O mau: Livro “Identidade e Família”
Há duas dimensões a ter em conta na discussão do livro “Identidade e Família”, coordenado pelo Movimento Acção Ética e apresentado por Pedro Passos Coelho. Uma sobre o seu conteúdo, outra sobre o posicionamento político e ideológico que se lhe seguiu. Comecemos pelo conteúdo. A “assembleia de gente das catacumbas”, como lhes chamou Miguel Sousa Tavares, a pretexto da defesa da família, discorre sobre eutanásia, aborto, liberdade sexual e o papel da mulher na sociedade. Não há nada sobre a redução da carga fiscal sobre as famílias, muito pouco sobre as famílias que cuidam, em casa, de quem está doente e ainda menos sobre a conciliação entre a vida familiar e a profissional. Afinal, o livro que rouba a família para o título é, na verdade, um vago manifesto ultraconservador e tradicionalista sobre a sociedade. Depois, temos a política e a ideologia. Acicatadas pela presença de Passos Coelho no lançamento do livro, não tardaram as habituais sentenças de que todos os que são contra o aborto, a eutanásia e temas afins, são fascistas, sectários e, certamente, de extrema-direita. Sebastião Bugalho disse-o com especial acutilância. Há liberais contra o aborto e há gente de esquerda contra a eutanásia. Basta recordar a posição de António Guterres, insuspeito de ser fascista, sobre estas temáticas. Tudo reduzir a alinhamentos com a extrema-direita é torná-la líder da oposição em Portugal e convidar a que todos os que tenham opinião distinta sobre a eutanásia e o aborto lá depositem o seu voto. André Ventura agradece.

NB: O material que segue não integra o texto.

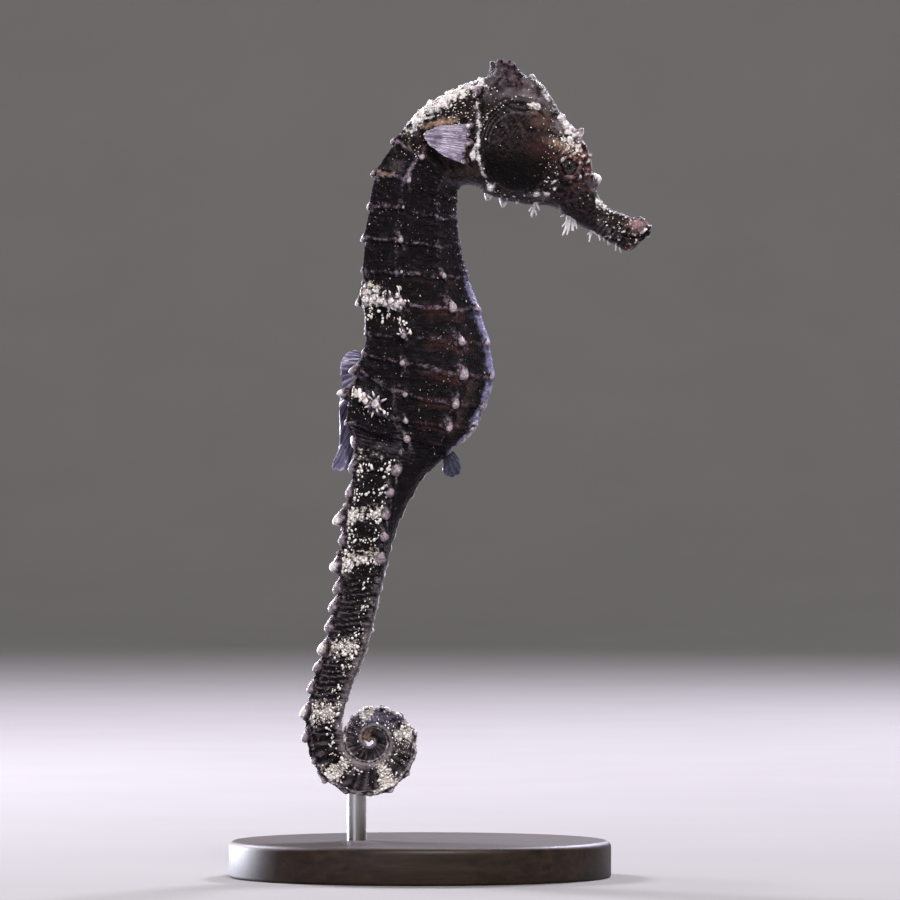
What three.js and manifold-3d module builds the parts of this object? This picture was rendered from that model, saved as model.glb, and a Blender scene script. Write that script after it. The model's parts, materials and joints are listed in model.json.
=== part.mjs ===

O calvário: Subsídio de Mobilidade e a IGF
“Volte para a semana. Pode ser que, até lá, a lei mude.” Foi a frase que muitos ouviram esta semana aos balcões do CTT, quando tentaram receber do Estado o adiantamento que somos obrigados a fazer para que se cumpra o princípio da continuidade territorial, que é como quem diz, o subsídio de mobilidade. Já o escrevi várias vezes e voltarei a fazê-lo sempre que aconteça. É chocante que o Estado, através da Inspeção Geral de Finanças, altere as regras de atribuição do subsídio de mobilidade em total desconsideração pela lei, muitas vezes afrontando-a frontalmente e, tendo em conta a velocidade com que as alterações são revertidas, sem grande segurança sobre a sua justiça ou necessidade. Não se tratam, só, de exigências ilegais, porque sem fundamento na lei, mas de uma atitude imoral, sem penalizações conhecidas a quem as decide, mas com impacto enorme na vida e no bolso de madeirenses e açorianos. Não nos bastava sermos chamados a adiantar dinheiro pelo Estado, como é o próprio Estado que cria um perverso sistema de lotaria legal, que torna cada ida aos CTT para receber o subsídio, um calvário com fim imprevisível. Ao contrário do que tenho lido, o regime do subsídio de mobilidade não precisa de revisão. Precisa, sim, de um Governo que tenha vontade de colocá-lo em prática, já que o anterior, ao nunca regulamentar a lei, encontrou maneira de suspender a revisão aprovada e por todos desejada.